Two of the bills were sponsored by Yaw. One bill requires prescribers and dispensers to obtain initial and continuing education in pain management, identification of addiction and the use of opioids as effective treatment.
According to Yaw this will include implementing a prescription drug monitoring program database that will be updated every 24 hours and must be checked before opioid drugs are prescribed.
The other bill sponsored by Yaw will limit prescriptions designated for minors to a 7-day period, unless there is a medical emergency that puts the child’s health or safety at risk.
A third bill calls for a medical training facility to implement opioid-related curriculum that will further educate medical professionals in pain management methods.
Subsequently, a House of Representatives bill will create the Safe Emergency Prescribing Act to limit the quantity of opioids prescribed to a patient seeking treatment in the emergency department of the hospital.
Yaw said the purpose of the bill packaging is to create a stronger, collective, effort against the opioid crisis throughout the state.

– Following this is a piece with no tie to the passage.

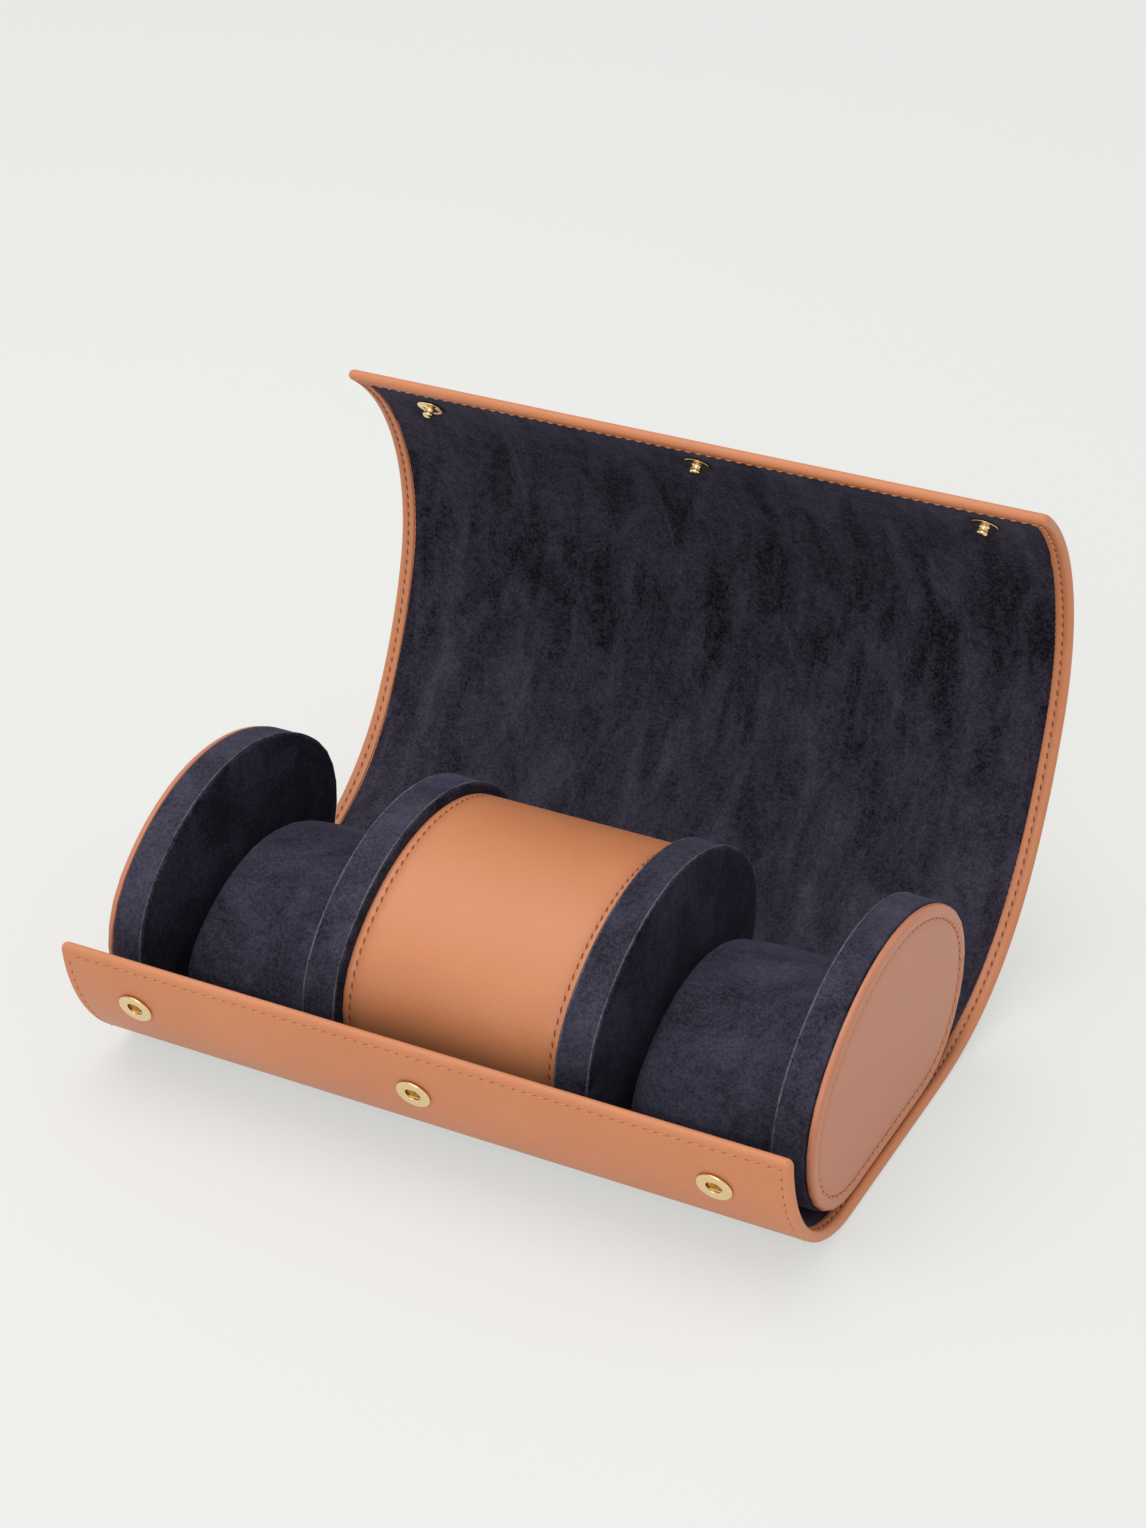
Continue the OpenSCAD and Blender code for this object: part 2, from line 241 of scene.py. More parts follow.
# %% Velvet nap
FIBRES, TUFTS, NAP_DEPTH = 1300.0, 420.0, 0.0004
STROKE_WEIGHT, TUFT_WEIGHT, FIBRE_WEIGHT = 0.38, 0.20, 0.42


def nap_group():
    g, given, put_out = node_group(
        "velvet_nap", [("Vector", "NodeSocketVector", None), ("Strokes", "NodeSocketVector", None),
                       ("Stroke Size", "NodeSocketFloat", 55.0)],
        [("Shade", "NodeSocketFloat"), ("Normal", "NodeSocketVector")])
    fibre = soft_noise(g, given[0], Scale=FIBRES, Detail=3.0, Roughness=0.7)
    tuft = soft_noise(g, given[0], Scale=TUFTS, Detail=3.0, Roughness=0.6, Distortion=0.6)
    stroke = add(g, "ShaderNodeTexNoise", {"Vector": given[1], "Scale": given[2]}, Detail=4.0, Roughness=0.6,
                 Distortion=0.8).outputs[0]
    strokes = ramp(g, stroke, From_Min=0.36, From_Max=0.66)
    tufts = ramp(g, tuft, From_Min=0.3, From_Max=0.7)
    fibres = ramp(g, fibre, From_Min=0.36, From_Max=0.66)
    shade = maths(g, "MULTIPLY", strokes, STROKE_WEIGHT)
    shade = maths(g, "MULTIPLY_ADD", tufts, TUFT_WEIGHT, shade)
    shade = maths(g, "MULTIPLY_ADD", fibres, FIBRE_WEIGHT, shade)
    height = maths(g, "ADD", fibre, tuft)
    bump = add(g, "ShaderNodeBump", {"Height": height}, Strength=0.5, Distance=NAP_DEPTH)
    g.links.new(shade, put_out[0])
    g.links.new(bump.outputs[0], put_out[1])
    return g


NAP = nap_group()
print("group", NAP.name)

# %% [markdown]
# Colours are noted as a colour picker shows them, from 0 to 255, and turned into the linear values that
# shaders use. A small function starts each material with its Principled shader.

# %% Colours and material starter
def linear(r, g, b):
    """Linear values of a picker's colour, with full opacity."""
    shares = [v / 255 for v in (r, g, b)]
    return tuple(v / 12.92 if v <= 0.04045 else ((v + 0.055) / 1.055) ** 2.4 for v in shares) + (1.0,)


def start_material(name, roughness, **sockets):
    material = bpy.data.materials.new(name)
    material.use_nodes = True
    tree = material.node_tree
    shader = tree.nodes["Principled BSDF"]
    shader.inputs["Roughness"].default_value = roughness
    for label, value in sockets.items():
        shader.inputs[label.replace("_", " ")].default_value = value
    place = tree.nodes.new("ShaderNodeTexCoord").outputs["Object"]
    return material, tree, shader, place


def use_group(tree, group, links, **values):
    n = tree.nodes.new("ShaderNodeGroup")
    n.node_tree = group
    for label, source in links.items():
        tree.links.new(source, n.inputs[label])
    for label, value in values.items():
        n.inputs[label.replace("_", " ")].default_value = value
    return n


def blend_colours(tree, factor, low, high):
    """The colour low where the factor is 0 and high where it is 1."""
    mix = add(tree, "ShaderNodeMix", {0: factor}, data_type="RGBA")
    mix.inputs[6].default_value = low
    mix.inputs[7].default_value = high
    return mix.outputs[2]


# %% [markdown]
# The leather is smooth and semi-matt with a tiny grain. Its colour drifts a little, as vegetable-tanned
# hides do, the creases of the grain get a little painted shade, and its gloss follows the clouds. The cap
# faces are a smoother, glossier leather; their duller, pinker base colour is painted reflection of the pale
# room, on top of the shader's own reflection.

# %% Leathers
def leather(name, light, dark, roughness, strength):
    material, tree, shader, place = start_material(name, roughness)
    cloud = use_group(tree, CLOUDS, {"Vector": place}, Scale=28.0)
    grain = use_group(tree, GRAIN, {"Vector": place}, Strength=strength)
    tone = blend_colours(tree, cloud.outputs[0], linear(*dark), linear(*light))
    # Painted shade: the grain's creases are darkened by up to 7 percent.
    painted_crease_shade = ramp(tree, grain.outputs[1], To_Min=1.0, To_Max=0.93)
    shaded = add(tree, "ShaderNodeMix", {6: tone, 7: painted_crease_shade}, data_type="RGBA", blend_type="MULTIPLY",
                 in_0=1.0)
    rough = ramp(tree, cloud.outputs[0], To_Min=roughness - 0.05, To_Max=roughness + 0.06)
    tree.links.new(shaded.outputs[2], shader.inputs["Base Color"])
    tree.links.new(rough, shader.inputs["Roughness"])
    tree.links.new(grain.outputs[0], shader.inputs["Normal"])
    return material


tan = leather("tan_leather", (209, 136, 92), (193, 118, 76), 0.46, 0.22)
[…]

Gov. Tom Wolf says he will sign the multi-bill package sent to his desk Wednesday. Another bill in the package stalled in the Senate, a House bill that would have required insurers to cover prescriptions for abuse-resistant painkillers and for prescribers to distribute Department of Health-provided educational materials with opioid prescriptions about the risks associated opioids.
Reports from the Associated Press were included in this article.